Independent mortgage lenders eked out a profit of $184 on each loan originated in the second half of 2008, according to a study released Monday by the Mortgage Bankers Association.

This small profit was an improvement over net losses in 2006 and 2007, when fierce competition and rising expenses (tied to delinquencies and loan buybacks) forced many lenders to close their doors. No figures were available from the trade group on 2009 activity.

In 2008, neither Wall Street firms nor mortgage bankers were buying subprime loans. As credit-quality concerns arose, nonbank lenders and mortgage banking subsidiaries of banks switched to government loans — guaranteed by the Federal Housing Administration, Department of Veterans Affairs and Rural Housing Service — to serve their customers. They also continued to originate loans for sale to Fannie Mae and Freddie Mac.

The government share of total residential originations — mainly FHA loans — was 45% in the second half of 2008, compared with less than 10% the previous year, according to Marina Walsh, the MBA's associate vice president of industry analysis.

"They had to completely change their business models to survive," Walsh said.

FHA loans come with a 44-basis-point servicing fee, she said, and that "really helped them in terms of gain on sale."

She stressed that the MBA's findings do not necessarily signal that mortgage banking is now a highly profitable industry. Roughly 41% of the 270 lenders in the MBA report were unprofitable for other reasons.

"It is not really a turnaround," Walsh said. "It is really a function of companies leaving the business because they couldn't afford to stay in it."

The MBA's new "performance report" incorporates new information that nonregulated mortgage companies started to report last year to Fannie Mae, Freddie Mac and the Government National Mortgage Association, known as Ginnie Mae.

The report replaces the MBA's annual cost studies and it will be issued quarterly starting in October, Walsh said. "The new report is just a better product than the cost studies and hopefully more meaningful for the independent mortgage companies."

The report provides data on origination costs, marketing income and warehouse income. It also includes servicing data from 128 companies.

Unfortunately, some figures in the new report are not comparable to the cost studies.

For example, the average pull-through rate (loan closings to applications) was only 56.6% in 2008.
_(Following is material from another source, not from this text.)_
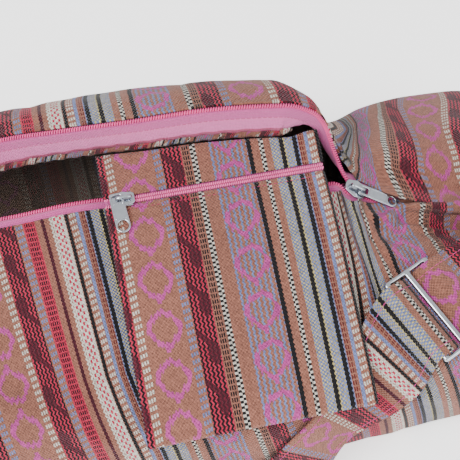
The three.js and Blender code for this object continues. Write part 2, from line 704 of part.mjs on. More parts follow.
// Strap: rows of its centre line from the right end to the left. x is a share of the half
// length, y and z are percentages of the half width and the mouth height, heading is the
// turn of its width from the X axis, bank the slope of its width and flat the percentage of its
// width that isn't folded under.
const glideCentre = { x: 0.733, y: -67.5, z: 64.2 };
const glideHeading = 24.5;
const glideBank = -9;
const strapColumns = ['share', 'y', 'z', 'heading', 'bank', 'flat'];
const strapHead = rows(strapColumns, [
  [strapEnd, -33, 66.6, -72, -4, 100],
  [0.925, -42, 66.6, -70, -6, 100],
  [0.860, -51, 66.0, -68, -7, 100],
]);
const strapFoot = rows(strapColumns, [
  [0.655, -81, 54, -50, -24, 100],
  [0.600, -92.5, 44.5, -36, -36, 88],
  [0.537, -102, 35, -15, -40, 66],
  [0.500, -106.5, 26, -12, -30, 70],
  [0.462, -111, 14, -18, -18, 78],
  [0.425, -117, 5, -34, -7, 88],
  [0.375, -124, 1.2, -54, -1, 96],
  [0.300, -129.5, 0.2, -72, 0, 100],
  [0.100, -133.5, 0.2, -89, 0, 100],
  [-0.150, -133, 0.2, -91, 0, 100],
  [-0.400, -131.5, 0.2, -92, 0, 100],
  [-0.580, -129.5, 0.6, -98, 0, 100],
  [-0.680, -126.5, 5, -104, -4, 100],
  [-0.750, -119, 16, -112, -14, 96],
  [-0.800, -112.5, 31, -122, -26, 90],
  [-0.845, -102, 47, -126, -30, 88],
  [-0.885, -88.5, 59, -124, -22, 92],
  [-0.925, -70, 66.6, -118, -9, 100],
  [-strapEnd, -47, 69.0, -108, -3, 100],
]);

function strapRow({ share, y, z, heading, bank, flat }) {
  const turn = heading * degrees;
  const slope = bank * degrees;
  return {
    centre: point(share * halfLength, y * halfWidth / 100, z * mouthHeight / 100),
    across: point(Math.cos(turn) * Math.cos(slope), Math.sin(turn) * Math.cos(slope), Math.sin(slope)),
    width: strapWidth * flat / 100,
  };
}

const glideFrame = () => {
  const rail = point(Math.cos(glideHeading * degrees), Math.sin(glideHeading * degrees), 0.02).normalize();
  const turn = (glideHeading - 90) * degrees;
  const slope = glideBank * degrees;
  const bar = point(Math.cos(turn) * Math.cos(slope), Math.sin(turn) * Math.cos(slope), Math.sin(slope));
  const origin = point(
    glideCentre.x * halfLength,
    glideCentre.y * halfWidth / 100,
    glideCentre.z * mouthHeight / 100,
  );
  const z = rail.clone().cross(bar).negate().normalize();
  return { origin, x: rail, y: z.clone().cross(rail), z };
};

// Within the adjuster the strap goes over both end bars and under the centre bar
function strapInGlide() {
  const frame = glideFrame();
  const over = glide.wall / 2 + seatGap * 2;
  const under = -glide.wall / 2 - seatGap * 2 - strapWall;
  const endBar = glide.length / 2 - glide.bar / 2;
  const places = [
    [endBar + 9, over * 0.3], [endBar + 4, over], [endBar, over * 1.08], [endBar - 4, over * 0.7],
    [endBar / 2, (over + under) / 2], [3.2, under], [0, under], [-3.2, under],
    [-endBar / 2, (over + under) / 2], [4 - endBar, over * 0.7], [-endBar, over * 1.08],
    [-endBar - 4, over],
  ];
  return places.map(([run, height]) => ({
    centre: along(along(frame.origin, frame.x, run), frame.z, height),
    across: frame.y.clone().negate(),
    width: strapWidth,
  }));
}

// Distance from a place to the body's outline in the same section, negative inside it
const sharesPerUnit = 500;
const outlineCache = new Map();
function outlineLoop(share) {
  const key = Math.round(share * sharesPerUnit);
  if (!outlineCache.has(key)) {
    const samples = 72;
    outlineCache.set(key, Array.from(
      { length: samples + 1 },
      (_, k) => clothPoint(key / sharesPerUnit, lastAround * k / samples).here,
    ));
  }
  return outlineCache.get(key);
}

function clearOfBody(place) {
  const share = THREE.MathUtils.clamp(place.x / halfLength, -1, 1);
  const loop = outlineLoop(share);
  let inside = false;
  let nearest = Infinity;
  for (let k = 0; k < loop.length; k += 1) {
    const a = loop[k];
    const b = loop[(k + 1) % loop.length];
    const [ay, az, by, bz] = [a.y, a.z, b.y, b.z];
    if ((az > place.z) !== (bz > place.z)
      && place.y < ay + (by - ay) * (place.z - az) / (bz - az)) inside = !inside;
    const length = (by - ay) ** 2 + (bz - az) ** 2;
    const t = length === 0 ? 0 : ((place.y - ay) * (by - ay) + (place.z - az) * (bz - az)) / length;
    const u = THREE.MathUtils.clamp(t, 0, 1);
    nearest = Math.min(nearest, Math.hypot(place.y - ay - u * (by - ay), place.z - az - u * (bz - az)));
  }
  return inside ? -nearest : nearest;
}

// Moves a row of the strap out along its face until its underside clears the body
const strapRest = 1.8;
function seatRow(row) {
  const { centre, across, normal, width } = row;
  for (let round = 0; round < 4; round += 1) {
    let short = 0;
    for (const side of [-0.5, -0.33, -0.17, 0, 0.17, 0.33, 0.5]) {
      const place = along(centre, across, side * width);
      short = Math.max(short, strapRest - clearOfBody(place));
    }
    if (short > 0) centre.addScaledVector(normal, short);
  }
  return row;
}

// Normals follow the path; extra rows are put in between on a smooth curve
function strapPath() {
  const rowsDown = [...strapHead.map(strapRow), ...strapInGlide(), ...strapFoot.map(strapRow)];
  const curve = new THREE.CatmullRomCurve3(rowsDown.map((row) => row.centre), false, 'centripetal');
  const count = rowsDown.length - 1;
  const path = [];
  for (let k = 0; k <= count; k += 1) {
    const gap = k < count ? rowsDown[k].centre.distanceTo(rowsDown[k + 1].centre) : 0;
    const steps = THREE.MathUtils.clamp(Math.ceil(gap / 9), 1, 3);
    const inGlide = k >= strapHead.length && rowsDown[k].centre.distanceTo(glideFrame().origin) < 24;
    for (let step = 0; step < steps; step += 1) {
      const t = Math.min((k + step / steps) / count, 1);
      const next = rowsDown[Math.min(k + 1, count)];
      const across = rowsDown[k].across.clone().lerp(next.across, step / steps).normalize();
      const normal = across.clone().cross(curve.getTangent(t)).normalize();
      if (normal.z < 0) normal.negate();
      const width = lerp(rowsDown[k].width, next.width, step / steps);
      const row = { centre: curve.getPoint(t), across, normal, width };
      path.push(inGlide ? row : seatRow(row));
    }
  }
  return path;
}

function glideGeometry() {
  const inner = strapWidth + 2 * glide.play;
  const halfX = glide.length / 2;
  const halfY = inner / 2 + glide.side;
  const c = glide.corner;
  const outline = new THREE.Shape();
  outline.absarc(halfX - c, -halfY + c, c, -Math.PI / 2, 0, false);
  outline.absarc(halfX - c, halfY - c, c, 0, Math.PI / 2, false);
  outline.absarc(-halfX + c, halfY - c, c, Math.PI / 2, Math.PI, false);
  outline.absarc(-halfX + c, -halfY + c, c, Math.PI, 1.5 * Math.PI, false);
  const plate = new THREE.ExtrudeGeometry(outline, {
    depth: glide.wall, bevelEnabled: false, curveSegments: 3,
  }).translate(0, 0, -glide.wall / 2);
  const slotLength = halfX - 1.5 * glide.bar;
  const slotX = halfX - glide.bar - slotLength / 2;
  return cut(plate, [-1, 1].map((side) => box(slotLength, inner, 2 * glide.wall, side * slotX, 0, 0)));
}

// Colours
const tanCloth = { color: 0xb98c74, roughness: 0.95, metalness: 0 };
const pinkTape = { color: 0xdd7fb4, roughness: 0.9, metalness: 0 };
const pinkCoil = { color: 0xe0649f, roughness: 0.5, metalness: 0 };
const brightMetal = { color: 0xd5d7da, roughness: 0.25, metalness: 1 };

const bag = new THREE.Group();

function add(name, geometry, finish) {
  const mesh = new THREE.Mesh(geometry, new THREE.MeshStandardMaterial(finish));
  mesh.name = name;
  bag.add(mesh);
}

add('body_back_panel', panelGeometry(0, bottomSeam - seamShare / 2), tanCloth);
add('body_front_panel', panelGeometry(bottomSeam + seamShare / 2, lastAround), tanCloth);
add('end_left', endGeometry(-1), tanCloth);
add('end_right', endGeometry(1), tanCloth);
for (const side of ['upper', 'lower']) {
  add(`zip_tape_${side}`, zipTapeGeometry(side), pinkTape);
  add(`zip_coil_${side}`, zipCoilGeometry(side), pinkCoil);
}
add('mouth_seam_roll', seamRollGeometry(), tanCloth);
add('zip_slider', placedBy(sliderGeometry(mainSlider), mainSliderFrame()), brightMetal);
add('zip_pull', placedBy(pullGeometry(mainPull), mainPullFrame()), brightMetal);

add('pocket_band', pocketLayerGeometry(bandReaches, frontBottom, 0), tanCloth);
add('pocket_front', pocketLayerGeometry(frontReaches, frontBottom, 0), tanCloth);
add('pocket_back', pocketLayerGeometry(backReaches, backBottom, 0), tanCloth);
add('pocket_tape_upper', pocketTapeGeometry(-1), pinkTape);
add('pocket_tape_lower', pocketTapeGeometry(1), pinkTape);
add('pocket_coil_upper', pocketCoilGeometry(-1), pinkCoil);
add('pocket_coil_lower', pocketCoilGeometry(1), pinkCoil);
add('pocket_slider', placedBy(sliderGeometry(pocketSlider), pocketSliderFrame()), brightMetal);
add('pocket_pull', placedBy(pullGeometry(pocketPull), pocketPullFrame()), brightMetal);

add('strap', bandGeometry(strapPath(), strapWall), tanCloth);
add('tri_glide', placedBy(glideGeometry(), glideFrame()), brightMetal);

// The origin is on the floor under the middle of the whole bag
const reachBox = new THREE.Box3().setFromObject(bag);
const centre = reachBox.getCenter(new THREE.Vector3());
bag.position.set(-centre.x, -centre.y, -reachBox.min.z);

export default bag;
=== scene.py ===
import math
import bpy
import numpy as np
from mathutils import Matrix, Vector, noise


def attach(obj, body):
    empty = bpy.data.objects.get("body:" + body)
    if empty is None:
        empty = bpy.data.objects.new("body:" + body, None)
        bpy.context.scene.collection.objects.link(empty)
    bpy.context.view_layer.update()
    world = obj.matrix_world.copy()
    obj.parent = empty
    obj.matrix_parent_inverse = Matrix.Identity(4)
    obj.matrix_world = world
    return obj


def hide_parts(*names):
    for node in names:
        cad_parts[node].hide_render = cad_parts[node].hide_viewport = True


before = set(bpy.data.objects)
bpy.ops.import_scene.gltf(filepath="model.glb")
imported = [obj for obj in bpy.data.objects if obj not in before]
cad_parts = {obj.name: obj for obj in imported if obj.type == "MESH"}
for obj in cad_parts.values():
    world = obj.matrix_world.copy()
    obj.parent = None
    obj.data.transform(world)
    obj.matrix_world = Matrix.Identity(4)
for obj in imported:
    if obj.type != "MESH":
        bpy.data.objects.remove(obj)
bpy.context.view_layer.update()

# Lengths are in millimetres and angles in degrees until a mesh is made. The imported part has
# its origin under the middle of its box; ROW_ORIGIN takes the tables' places there.
MM = 0.001
ROW_ORIGIN = np.array([0, 31.652, 0.009])

# Bag body
BAG_LENGTH = 700
LIE_WIDTH = 230
MOUTH_HEIGHT = 165
CLOTH_WALL = 1.8
SEAT_GAP = 0.3
END_SWELL = 8
HALF_LENGTH = BAG_LENGTH / 2
HALF_WIDTH = LIE_WIDTH / 2
MOUTH_START, MOUTH_END = -0.815, 0.66

# Main zip
COIL_RADIUS, COIL_GAP = 1.5, 0.3
TAPE_WIDTH, TAPE_WALL = 17, 1
LOWER_HANG = 16
SEAM_ROLL_RADIUS = 2.2
ROLL_START, ROLL_END = -0.77, 0.595
MAIN_SLIDER = dict(length=13.5, width=11.4, plate=1.2, throat=5.2, post=1.6,
                   bridge_width=2.2, bridge_wall=1.3, bridge_room=2.6)
MAIN_PULL = dict(length=25, width=7.6, wall=1.3, loop=4.6, rail=1.5, hole=5)

# Inner pocket
POCKET_WIDTH = 131
POCKET_REACH = 134
BAND_REACH = 17.5
POCKET_MIDDLE = 0.421
POCKET_WALL = 1.3
POCKET_COIL_RADIUS = 1.3
POCKET_TAPE_WIDTH, POCKET_TAPE_WALL = 9, 0.6
POCKET_SLIDER = dict(length=12.5, width=9.6, plate=1.0, throat=4.9, post=1.2,
                     bridge_width=1.8, bridge_wall=1.1, bridge_room=2.2)
POCKET_PULL = dict(length=23.5, width=8.6, wall=1.1, loop=4.2, rail=1.3, hole=6.4)

# Strap and adjuster
STRAP_WIDTH = 50
STRAP_WALL = 2
STRAP_END = 0.985
STRAP_REST = 1.8
GLIDE = dict(length=32, bar=3.5, wall=3, side=2.4, corner=2, play=0.8)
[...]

"It shows lenders were really picking and choosing," Walsh said. "Underwriting standards tightened dramatically from 2007 to 2008, and that really comes across with this pull-through rate," she said. She estimated the pull-through rate would have been in the 70s the previous year. But the MBA does not have a comparable percentage for 2007.

The MBA report also shows most independent lenders and bank subsidiaries sell most of their production to aggregators, rather than directly to Fannie, Freddie and Ginnie.